Ps. This is the "bestest" blog ever" Ds.

Plowing Through Life (Martha) said...

Great post. I do love this plant, and have seen it at the local greenhouses now and then, but haven't brought one home - maybe never will; much too pricey!

And I won't say anything about your family, like they'll come around and stuff, because you are right - you know them better than anyone else. Still. Families can sometimes be, well, 'special'.

Lance said...

Thanks for sharing about your parents, I too tend to avoid family things for the same reasons. However, my situation with them isn't as extreme, still I live in the bible belt too, and have to put up with the family that believe only what is said in church.

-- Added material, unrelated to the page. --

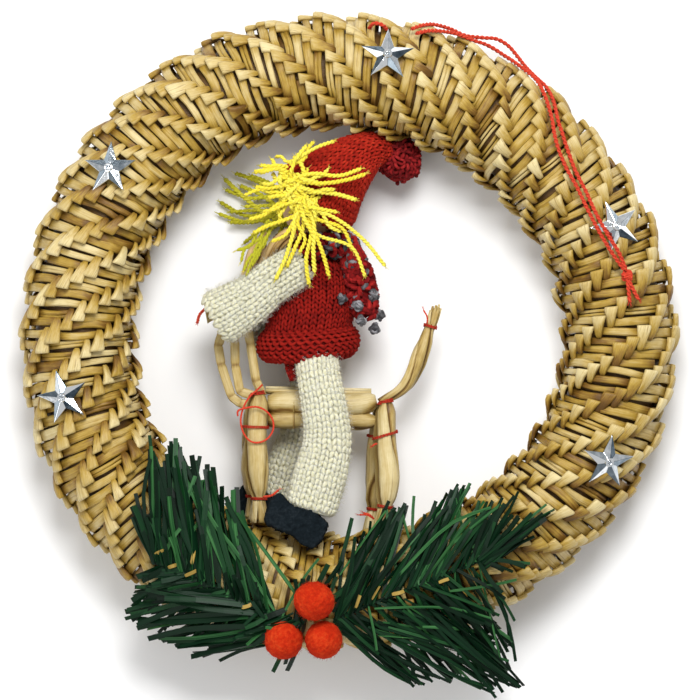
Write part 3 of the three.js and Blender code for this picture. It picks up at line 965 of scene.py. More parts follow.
@dataclass
class HangingThread(Assembly):
    """The doubled red thread that leaves the plait at the top and ends in a knot."""

    thickness: float = 1.3
    pitch: float = 2.9
    points: int = 260
    fibres: int = 60
    knot_thickness: float = 1.25
    knot: Point = (84.4, 17.2, 34.8)
    strand_a: Sequence[Point] = (
        (19.8, 91.4, 27), (23.5, 92.7, 23.8), (26.8, 92.9, 20.6), (31.5, 91.7, 17), (36.2, 89.7, 14.6),
        (41.6, 89.1, 12.9), (45.6, 88.7, 12.2), (49, 86.7, 12.6), (52.3, 82.7, 14.8), (55, 79.3, 17.8),
        (58.3, 76, 21.6), (60.3, 74, 23.6), (62.3, 70, 27), (63.7, 64, 31), (65, 59.9, 32.6),
        (66.7, 54.6, 33.9), (69, 48.5, 34.7), (71.7, 43.2, 35.5), (75.1, 35.8, 36.9), (78.4, 29.8, 37.1),
        (81.8, 24.4, 36), (84.1, 19.0, 35),
    )
    strand_b: Sequence[Point] = (
        (21.2, 90, 28.5), (24.8, 90.9, 25.5), (29.5, 90.8, 22), (33.5, 90.1, 18.7), (38.9, 88.1, 16.7),
        (42.9, 86.7, 15.9), (48.2, 83.4, 16.6), (53, 80, 20.1), (56.9, 76.7, 22.7), (59.4, 72.4, 27.3),
        (60.8, 68.4, 29.7), (61.8, 64.8, 31.4), (62.6, 59.9, 33.8), (63.6, 56, 34.5), (66, 49.9, 35),
        (69, 44.5, 35.6), (72.2, 37.8, 36.8), (75.8, 30.8, 37.2), (79.8, 24.2, 36.1), (83.4, 19.2, 35),
    )
    bight: Sequence[Point] = (
        (7.2, 91.6, 24.2), (8.4, 92.9, 27.6), (9.9, 93.0, 28.6), (11.4, 92.4, 28.2), (12.4, 91.2, 25.4),
    )
    tails: Sequence[Point] = ((85.2, 9.4, 35), (87.8, 10.2, 34.4))

    def build_knot(self) -> Piece:
        """Makes the knot, of three hoops, and its two frayed tails.

        Returns:
            The knot.
        """
        knot = Strands(11)
        middle = np.array(self.knot)
        t = np.linspace(0, 2 * pi, 15)
        for turn in range(3):
            hoop = np.stack([1.25 * np.cos(t), 0.9 * np.sin(t), 0.8 * np.sin(t + 1 + turn)], axis=1)
            hoop[:, 1] += 0.5 * turn - 0.4
            ply(knot, middle + hoop, self.knot_thickness, self.pitch, 0.5)
        for tail in self.tails:
            end = np.array(tail)
            bend = middle + (end - middle) * [0.4, 0.45, 0.4] + [0, 0, 0.3]
            heading = unit(end - bend)
            ply(knot, smooth_path([middle, bend, end], 24), self.thickness, self.pitch, 0.55)
            for _ in range(7):
                spread = knot.draw.normal(0, 0.5, 3) + heading * 1.1
                knot.fray(end - heading * 0.6, end + spread, 0.16, 0.7)
        return dressed(knot.build("thread_knot", self.palette.thread), Slot.THREAD, "hanger_knot")

    def build(self) -> None:
        """Makes the two strands, their knot and the bight on the ring."""
        knot_piece = self.build_knot()
        for name, route in (("a", self.strand_a), ("b", self.strand_b)):
            line = smooth_path(route, self.points)
            strands = Strands(12)
            ply(strands, line, self.thickness, self.pitch, 0.5)
            for _ in range(self.fibres):
                root = line[strands.draw.integers(5, self.points - 5)]
                out = unit(strands.draw.normal(0, 1, 3))
                strands.fray(root + out * 0.6, root + out * 1.1, FIBRE, FRAYED_TONE)
            strand = strands.build(f"thread_strand_{name}", self.palette.thread)
            piece = dressed(strand, Slot.THREAD, f"hanger_strand_{name}")
        bight = Strands(13)
        ply(bight, smooth_path(self.bight, 24), self.thickness, self.pitch, 0.5)
        dressed(bight.build("thread_bight", self.palette.thread), Slot.THREAD, "hanger_bight")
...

You're parents may not come around, but I hope you are able to some day have some sort of relationship with your brothers and sisters.
Thanks also for the plant discussions, I've been enjoying them very much.

Anonymous said...

Ludisia "pricey"??? Where have you been shopping waterroots? Course I suppose too it depends on what one considers "pricey". You shouldn't have to pay more than 8-$10 --- and if you are a member of any forums, you could very likely work out a trade for one.

aleisha said...

I love these plants. They do better in low light than in high light. I put mine under a normal light that has grow light bulbs in it. I treat it once a month with a special fertilizer from fantasy orchids in lewisville Colorado. I tend to water it once a week in the winter and twice a week in summer.

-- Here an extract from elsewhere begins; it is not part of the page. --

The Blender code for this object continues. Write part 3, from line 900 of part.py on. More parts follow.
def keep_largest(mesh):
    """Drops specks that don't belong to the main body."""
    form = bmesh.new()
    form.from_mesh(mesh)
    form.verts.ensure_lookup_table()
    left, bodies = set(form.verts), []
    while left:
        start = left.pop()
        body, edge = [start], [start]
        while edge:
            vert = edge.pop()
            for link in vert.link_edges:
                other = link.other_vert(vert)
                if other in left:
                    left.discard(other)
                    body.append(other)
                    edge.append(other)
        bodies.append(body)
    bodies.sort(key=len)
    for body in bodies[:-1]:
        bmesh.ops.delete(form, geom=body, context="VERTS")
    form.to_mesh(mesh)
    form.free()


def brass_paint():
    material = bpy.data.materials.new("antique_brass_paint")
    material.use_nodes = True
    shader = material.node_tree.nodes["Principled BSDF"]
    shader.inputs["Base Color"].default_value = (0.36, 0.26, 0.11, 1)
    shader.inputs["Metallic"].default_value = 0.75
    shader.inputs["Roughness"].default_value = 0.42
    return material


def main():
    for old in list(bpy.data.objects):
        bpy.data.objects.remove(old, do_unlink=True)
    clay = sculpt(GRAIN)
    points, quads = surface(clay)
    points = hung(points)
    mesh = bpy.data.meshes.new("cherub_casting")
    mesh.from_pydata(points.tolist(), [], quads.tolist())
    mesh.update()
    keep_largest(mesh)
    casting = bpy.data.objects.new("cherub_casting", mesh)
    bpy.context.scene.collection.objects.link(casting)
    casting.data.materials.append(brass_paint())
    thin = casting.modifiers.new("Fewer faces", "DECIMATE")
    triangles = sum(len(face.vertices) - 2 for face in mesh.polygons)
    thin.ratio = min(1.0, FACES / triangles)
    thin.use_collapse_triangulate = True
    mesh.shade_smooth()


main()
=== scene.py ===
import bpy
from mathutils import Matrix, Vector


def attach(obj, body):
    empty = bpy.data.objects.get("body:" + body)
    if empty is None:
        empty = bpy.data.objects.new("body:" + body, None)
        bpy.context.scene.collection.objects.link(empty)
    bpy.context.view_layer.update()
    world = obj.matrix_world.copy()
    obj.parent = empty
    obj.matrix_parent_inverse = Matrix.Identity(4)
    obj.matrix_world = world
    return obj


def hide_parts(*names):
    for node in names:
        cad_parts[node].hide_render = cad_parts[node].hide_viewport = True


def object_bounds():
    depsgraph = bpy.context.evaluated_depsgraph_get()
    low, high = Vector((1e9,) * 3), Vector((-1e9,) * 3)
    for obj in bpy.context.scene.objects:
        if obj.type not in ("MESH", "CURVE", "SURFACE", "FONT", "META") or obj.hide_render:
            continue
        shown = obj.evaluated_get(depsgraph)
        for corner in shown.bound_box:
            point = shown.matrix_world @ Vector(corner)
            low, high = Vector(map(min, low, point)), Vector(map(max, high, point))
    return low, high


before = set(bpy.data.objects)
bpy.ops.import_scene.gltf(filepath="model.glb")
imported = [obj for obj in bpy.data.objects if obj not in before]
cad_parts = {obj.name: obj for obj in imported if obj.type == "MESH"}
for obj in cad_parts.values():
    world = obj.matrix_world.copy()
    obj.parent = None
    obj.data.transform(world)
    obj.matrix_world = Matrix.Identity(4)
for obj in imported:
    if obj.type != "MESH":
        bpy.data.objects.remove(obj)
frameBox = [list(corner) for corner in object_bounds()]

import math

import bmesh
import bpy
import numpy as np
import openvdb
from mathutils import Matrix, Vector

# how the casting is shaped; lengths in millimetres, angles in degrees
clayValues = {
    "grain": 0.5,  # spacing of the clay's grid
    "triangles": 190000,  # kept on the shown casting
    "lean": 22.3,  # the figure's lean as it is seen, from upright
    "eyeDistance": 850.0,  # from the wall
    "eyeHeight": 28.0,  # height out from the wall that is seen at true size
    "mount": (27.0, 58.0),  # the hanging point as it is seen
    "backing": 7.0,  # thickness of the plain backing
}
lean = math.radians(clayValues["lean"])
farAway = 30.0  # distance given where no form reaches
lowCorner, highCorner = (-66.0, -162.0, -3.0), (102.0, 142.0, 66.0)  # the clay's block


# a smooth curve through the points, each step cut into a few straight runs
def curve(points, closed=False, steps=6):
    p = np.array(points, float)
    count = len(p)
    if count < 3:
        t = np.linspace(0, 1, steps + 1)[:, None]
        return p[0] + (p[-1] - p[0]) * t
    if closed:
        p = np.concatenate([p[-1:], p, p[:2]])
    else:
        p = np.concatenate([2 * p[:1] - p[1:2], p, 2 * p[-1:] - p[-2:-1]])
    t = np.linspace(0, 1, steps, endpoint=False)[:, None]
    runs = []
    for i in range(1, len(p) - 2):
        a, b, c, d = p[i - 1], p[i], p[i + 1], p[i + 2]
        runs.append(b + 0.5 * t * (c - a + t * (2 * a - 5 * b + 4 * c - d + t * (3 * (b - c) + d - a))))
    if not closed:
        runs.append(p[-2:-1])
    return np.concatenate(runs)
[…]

The Ludisia Discolor can handle normal house humidity levels. In the winter I try to get my home to be around 30 to 40 percent humidity, but it gets as low as 20%. Just put the plant pot on top of a tray that has stones in it and fill partly with water. Just don't let the water hit the level of your pot.

There are many jewel orchids and most of them require high humidity. Ludisia discolor doesn't need high humidity. The Ludisia discolor Alba and Ludisia discolor Nigrescens can all be grown in normal home humidity. Just use a tray under them.

atropos_of_nothing said...

I know this is an old post, but dammit, I had to say something: there is a distinction to be made between "self-pitying" and "mournful." Your footnote was the latter, not the former. And you have ever right to mourn. You and your family seem to be trend-setters, as this is a lament I see much more widely-spread since, oh, about 2016 or so. I've stopped trying to be civil about it; if my mom wants to talk to me or her grandchildren, she can keep her poisonous bigotry to herself. It took a few hang-ups, but she learned.
But anyway. I hope things have gotten better in the last decade.